Professor of Journalism

By Sallie Barker

Conrad Fink
Conrad Fink

Conrad C. Fink, veteran journalist and professor at UGA’s Grady College of Journalism and Mass Communication, has received this year’s Regents Award for Excellence in Teaching.

The University System of Georgia Board of Regents annually recognizes individual faculty members and academic programs for strong commitment to teaching and service to students. Fink is the faculty award winner chosen this year from research universities in Georgia, subject to regents’ approval.

“Conrad Fink’s dedication to the education, growth, ethics and professionalism of students is exemplary of great teachers,” says Arnett C. Mace Jr., senior vice president for academic affairs and provost. “His commitment to excellence is highly valued and appreciated by all who know and work with him. This recognition is a small token of our appreciation and gratitude for his valued contributions.”

Fink is the William S. Morris Chair of Newspaper Strategy and Management and director of the James M. Cox Jr. Institute for Newspaper Management Studies in the Grady College. He teaches newspaper management, contemporary American newspapers, opinion writing, public affairs reporting and ethics.

“Conrad Fink personifies teaching excellence,” says Grady College Dean John Soloski. “He is a teacher, author, mentor and adviser, but first and always, he is a teacher.”

A former Associated Press war correspondent and news executive, Fink recalls discovering he had to redefine adventure and re-order his life when he stepped before his first class as a teacher at the University of Georgia in 1982.

He says that early in his career as a foreign correspondent, he thought life could deliver no greater adventure than traveling through the Khyber Pass into Afghanistan or running through the rice paddies of Vietnam. Later he became vice president of the Associated Press in New York, and decided that that was the greatest adventure of his 25 years in journalism.

“Now, however, as I enter my 24th year at the Grady College, I know that this—teaching—has been the greatest adventure of all,” he says.

Fink says he has learned as much from his students as he has taught, and has grown personally in new, unexpected ways while helping generations of students learn and grow.

“They learn, I learn—and together we move at least a bit toward the enlightenment that surely must be the goal of creative minds,” he says.

Students report being motivated and inspired by Fink’s passion for journalism and newspapers.

Greg Bluestein, editor-in-chief of The Red & Black, UGA’s independent student-run newspaper, says, “His door is always open to the students and alumni who visit daily for journalistic tips, career advice or fascinating conversation. ‘Fink, Inc.,’ he frequently jokes, ‘is always open for business.’ Time and again, his confidence and encouragement echo in his students’ lives. We learn to agree with him, ‘There’s no better way to make a living.’ ”

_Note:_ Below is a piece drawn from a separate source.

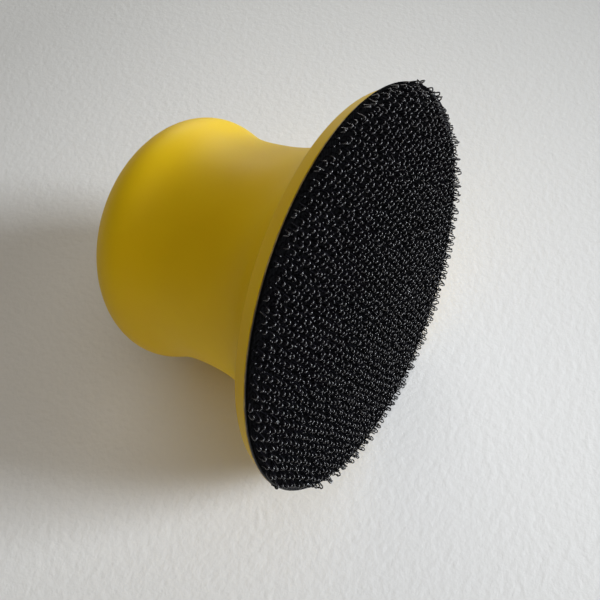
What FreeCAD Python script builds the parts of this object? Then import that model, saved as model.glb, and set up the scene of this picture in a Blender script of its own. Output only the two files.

In addition to teaching, Fink serves as adviser to the Media Management Club. He also has published nine journalism textbooks, including Strategic Newspaper Management and books on ethics, business news writing, opinion writing and sports writing.

“Conrad recruits, teaches, mentors and inspires some of UGA’s finest students,” says Kent Middleton, journalism department head. “Although his courses are known widely as rigorous and demanding, he consistently receives the highest marks from students in their course evaluations. He is the ‘newspaper guy’ who attracts and motivates students with his intense professionalism and leadership.”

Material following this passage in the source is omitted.